* Exercise directions
Give back the lines exactly, from the first one to the line with "total_h = 321; // [318:1:326]", both ends included.

============================================================

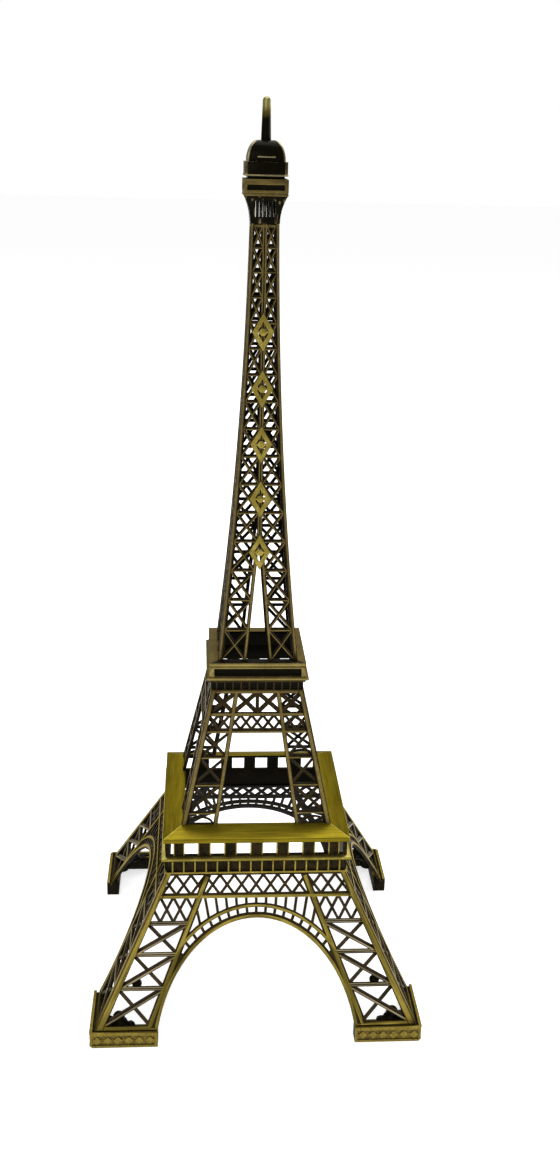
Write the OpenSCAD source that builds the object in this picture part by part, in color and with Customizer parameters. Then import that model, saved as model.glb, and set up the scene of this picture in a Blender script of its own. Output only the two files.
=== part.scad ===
// Open lattice tower on four arched legs, a table ornament assembled from flat
// castings: every storey is four mitred panels, with square galleries between.
// Millimetres. Origin on the table under the antenna, +Z up, front towards -Y.

/* [Heights] */
// Height of a foot
foot_h = 6; // [5:0.5:8]
// Top of the four leg panels
leg_top_z = 54.6; // [53:0.2:56]
// Underside of the first deck
deck_z = 67.4; // [66:0.2:69]
// Top edge of the first deck, where the middle storey stands
mid_base_z = 71.3; // [70.6:0.1:72]
// Top of the four middle panels
mid_top_z = 120; // [118:0.5:121]
// Top of the second gallery, where the spire stands
spire_base_z = 131; // [130:0.5:132]
// Top of the four spire panels
spire_top_z = 282; // [278:1:286]
// Tip of the antenna
total_h = 321; // [318:1:326]

/* [Widths] */
// Side of the square that the four feet stand on
base_w = 120; // [118:1:124]
// Half width of the legs at the top
leg_top_w = 32.9; // [32:0.1:33.2]
// Half width of the first deck
deck_w = 34; // [34:0.1:36]
// Half width of the middle storey at its foot
mid_base_w = 27.4; // [26.5:0.1:28]
// Half width of the middle storey at its top
mid_top_w = 16.7; // [16.5:0.1:17]
// Half width of the second gallery ledge
tray_w = 18.4; // [18:0.1:19.5]
// Half width of the spire at its top
spire_top_w = 4.75; // [4.5:0.05:5]
// Half width of the top gallery
top_gallery_w = 7.3; // [6.9:0.1:7.5]

/* [Castings] */
// Thickness of a leg panel
leg_t = 1.3; // [1.2:0.1:2.4]
// Thickness of a middle panel
mid_t = 1.2; // [1.1:0.1:1.6]
// Thickness of a spire panel
spire_t = 1.2; // [1:0.1:1.3]
// How far chords and rails stand proud of the lattice
bead_h = 0.4; // [0.3:0.05:0.5]

/* [Feet] */
// Length of a foot along each side
foot_l = 24.5; // [23:0.5:26]
// Thickness of the two walls of a foot
foot_t = 5; // [4.5:0.1:6]

/* [Legs] */
// Width of the outer chords
leg_chord = 3; // [2.6:0.1:3.4]
// Width of the inner chords
leg_inner_chord = 1.9; // [1.6:0.1:2.2]
// Half width of the arch opening, measured on the panel
arch_a = 36.5; // [36:0.1:37]
// Height of the arch curve above its centre, measured on the panel
arch_b = 50; // [49:0.5:51]
// Pitch of the lattice under the first gallery
leg_lattice = 5.3; // [5.3:0.1:6]
// Pitch of the lattice inside each leg
leg_net = 4.75; // [4.6:0.05:5]

/* [First gallery] */
// Number of panels in the frieze
frieze_n = 17; // [13:2:21]
// Number of windows in a wall
window_n = 6; // [4:2:6]

/* [Spire] */
// Number of braced bays
bay_n = 16; // [14:1:18]
// Height of the lowest bay over the average bay
bay_growth = 1.19; // [1.1:0.01:1.25]
// Height of an ornament
lozenge_h = 12.6; // [11:0.1:13]

/* [Hidden] */
$fn = 32;

brass = [0.52, 0.46, 0.14];
bronze = [0.27, 0.22, 0.13];
dark = [0.09, 0.07, 0.05];
gold = [0.62, 0.52, 0.18];

half = base_w / 2;
foot_lip = 2.1;                       // width of the foot outside the leg panel
leg_base_w = half - foot_lip;
leg_slope = (leg_base_w - leg_top_w) / (leg_top_z - foot_h);
leg_tilt = atan(leg_slope);
mid_slope = (mid_base_w - mid_top_w) / (mid_top_z - mid_base_z);
mid_tilt = atan(mid_slope);
overlap = 0.3;                        // bars run this far into what they meet
reach = 80;                           // longer than any panel is wide

// ---- shared helpers -------------------------------------------------------

// A straight bar from a to b in the plane of a panel
module bar(a, b, width) {
    translate(a)
        rotate(atan2(b.y - a.y, b.x - a.x))
            translate([-overlap, -width / 2])
                square([norm(b - a) + 2 * overlap, width]);
}

// The same drawing on both sides of the centre line
module both() {
    children();
    mirror([1, 0]) children();
}

// An X between four corners
module cross(low_out, low_in, high_out, high_in, width) {
    bar(low_out, high_in, width);
    bar(low_in, high_out, width);
}

// A row of X shapes side by side, n each way from the centre one
module net(pitch, low, high, n, width) {
    for (i = [-n : n])
        cross([(i + 0.5) * pitch, low], [(i - 0.5) * pitch, low],
              [(i + 0.5) * pitch, high], [(i - 0.5) * pitch, high], width);
}

// The quarter of the plan in front, between the two mitre planes
module mitre(z0, z1) {
    translate([0, 0, z0])
        linear_extrude(z1 - z0)
            polygon([[0, 0], [-reach, -reach], [reach, -reach]]);
}

// One side of a square ring whose section is given as [half width, height] points
module ring_side(section, z0, z1) {
    intersection() {
        rotate([90, 0, -90])
            linear_extrude(2 * reach, center = true)
                polygon(section);
        mitre(z0, z1);
    }
}

// A square ring with the same section on all four sides
module ring(section, z0, z1) {
    for (k = [0 : 3])
        rotate(90 * k) ring_side(section, z0, z1);
}

// Two children drawn flat: the first is the lattice, the second stands proud of it
module tilted_panel(base_half, z0, z1, tilt, thickness) {
    intersection() {
        translate([0, -base_half, z0])
            rotate([90 - tilt, 0, 0]) {
                translate([0, 0, -thickness])
                    linear_extrude(thickness - bead_h) children(0);
                translate([0, 0, -thickness + overlap])
                    linear_extrude(thickness - overlap) children(1);
            }
        mitre(z0, z1);
    }
}

// ---- feet -------------------------------------------------------------------

foot_groove = [58.0, 58.9];           // half widths of the groove on top
foot_groove_d = 0.9;
relief_d = 0.4;
relief_margin = 1;
relief_n = 6;

// Bosses in a sunk band, drawn on the front face
module foot_relief() {
    band_l = foot_l - 2 * relief_margin;
    band_h = foot_h - 2 * relief_margin;
    step = band_l / relief_n;
    for (i = [0 : relief_n - 1])
        translate([-half + relief_margin + (i + 0.5) * step, -half, foot_h / 2])
            rotate([90, 0, 0])
                translate([0, 0, -relief_d])
                    linear_extrude(relief_d - 0.05)
                        scale(0.42)
                            polygon([[-step, 0], [0, -band_h], [step, 0], [0, band_h]]);
}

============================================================

* Solution to this task
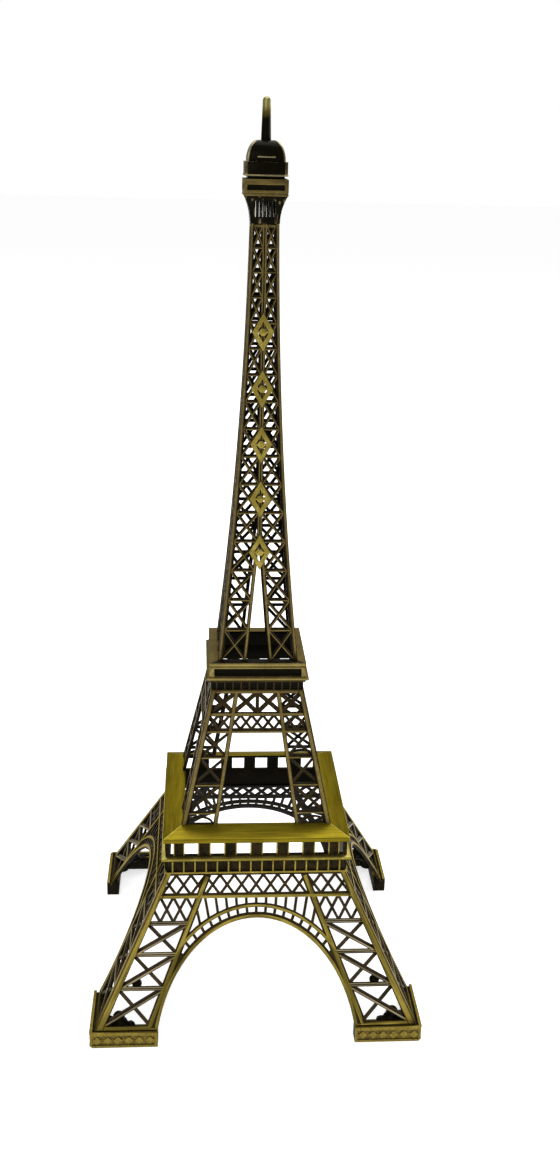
Write the OpenSCAD source that builds the object in this picture part by part, in color and with Customizer parameters. Then import that model, saved as model.glb, and set up the scene of this picture in a Blender script of its own. Output only the two files.
=== part.scad ===
// Open lattice tower on four arched legs, a table ornament assembled from flat
// castings: every storey is four mitred panels, with square galleries between.
// Millimetres. Origin on the table under the antenna, +Z up, front towards -Y.

/* [Heights] */
// Height of a foot
foot_h = 6; // [5:0.5:8]
// Top of the four leg panels
leg_top_z = 54.6; // [53:0.2:56]
// Underside of the first deck
deck_z = 67.4; // [66:0.2:69]
// Top edge of the first deck, where the middle storey stands
mid_base_z = 71.3; // [70.6:0.1:72]
// Top of the four middle panels
mid_top_z = 120; // [118:0.5:121]
// Top of the second gallery, where the spire stands
spire_base_z = 131; // [130:0.5:132]
// Top of the four spire panels
spire_top_z = 282; // [278:1:286]
// Tip of the antenna
total_h = 321; // [318:1:326]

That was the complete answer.